Title: A Blade So Black
Author: L.L. McKinney
Performer: Jeanette Illidge
Length: 11 hr, 24 min, 1 sec
Series: A Blade So Black, Book 1
Publishing Date/Publisher: 2018 by MacMillan Audio
Review: This book wasn’t terrible, but it wasn’t really my cup of tea. It was sort of Alice in Wonderland meets The Mortal Instruments meets Social Justice Warrior.
The author was clever in how she wove the aspects of the original tale into her adaptation, which is why I thought it was an OK read. Unfortunately, many of the hot button issues that were addressed in the story such as race relations and violence were not fully fleshed out and I was bothered by the occasionally prejudiced dialogue, the selfish characters, and the anti-law enforcement undertones.

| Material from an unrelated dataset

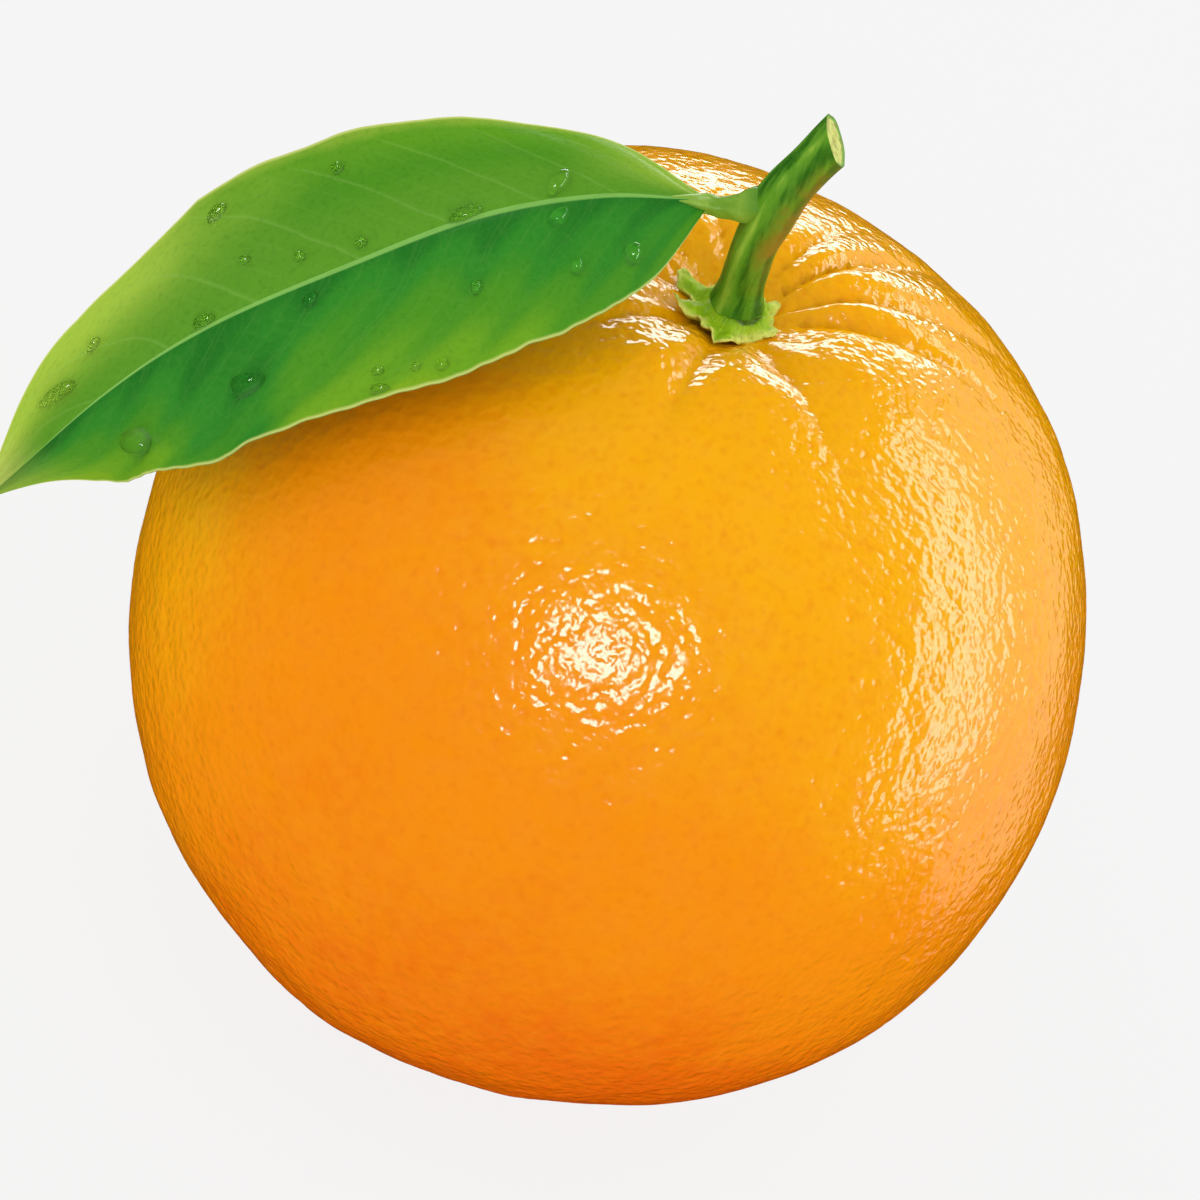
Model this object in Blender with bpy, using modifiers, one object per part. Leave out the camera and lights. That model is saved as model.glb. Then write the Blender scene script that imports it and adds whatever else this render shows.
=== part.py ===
"""A ripe orange with its calyx, a cut piece of its stem, one leaf on its stalk, and water drops on the leaf.

Metres, +Z up. The origin is the centre of the small flat spot at the blossom end that the fruit rests on,
and +Z runs up the fruit's own axis, through the middle of the calyx. The leaf hangs over the -X side.
"""

import math

import bmesh
import bpy
from mathutils import Matrix, Vector

MM = 0.001
GAP = 0.3 * MM  # between pieces that touch in the real fruit
CURVED_GAP = GAP + 0.1 * MM  # over a curved face, whose facets stray a little from it
WELD = 0.001 * MM
TUBE_STEPS = 3  # rings of a round rod for each point of its line

# Fruit: a rounded square section (a superellipse), a little narrower towards the stem
FRUIT_RADIUS = 38 * MM
FRUIT_HALF_HEIGHT = 0.95 * FRUIT_RADIUS
FRUIT_SQUARENESS = 2.2
FRUIT_TAPER = 0.03
FOOT_RADIUS = 10 * MM
FRUIT_CENTRE_Z = FRUIT_HALF_HEIGHT * (1 - (FOOT_RADIUS / FRUIT_RADIUS) ** FRUIT_SQUARENESS) ** (
    1 / FRUIT_SQUARENESS
)
FRUIT_SEGMENTS = 64
FRUIT_RINGS = 42
RING_CROWDING = 1.5  # above 1, the rings crowd towards the stem end
SECTION_ROUNDS = 6  # enough for peel_height to settle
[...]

I will, however, note that many of the elements I found to be problematic are mostly in the first half of the book. The second half of the book is, in my opinion, a much more enjoyable read than the first half. I initially thought I would be rating this book with two stars, but it went up to three as I neared the end of the book. I believe this is McKinney’s debut novel, so I imagine her character/plot development and pacing will continue to improve in any subsequent books in this series.
I did listen to this book in audiobook format, and although I thought that the various voices chosen by the performer worked for the characters, I thought that she had some difficulty with transitioning between those voices. At times this was confusing, but overall I liked the cadence of her voice and thought she did a good job.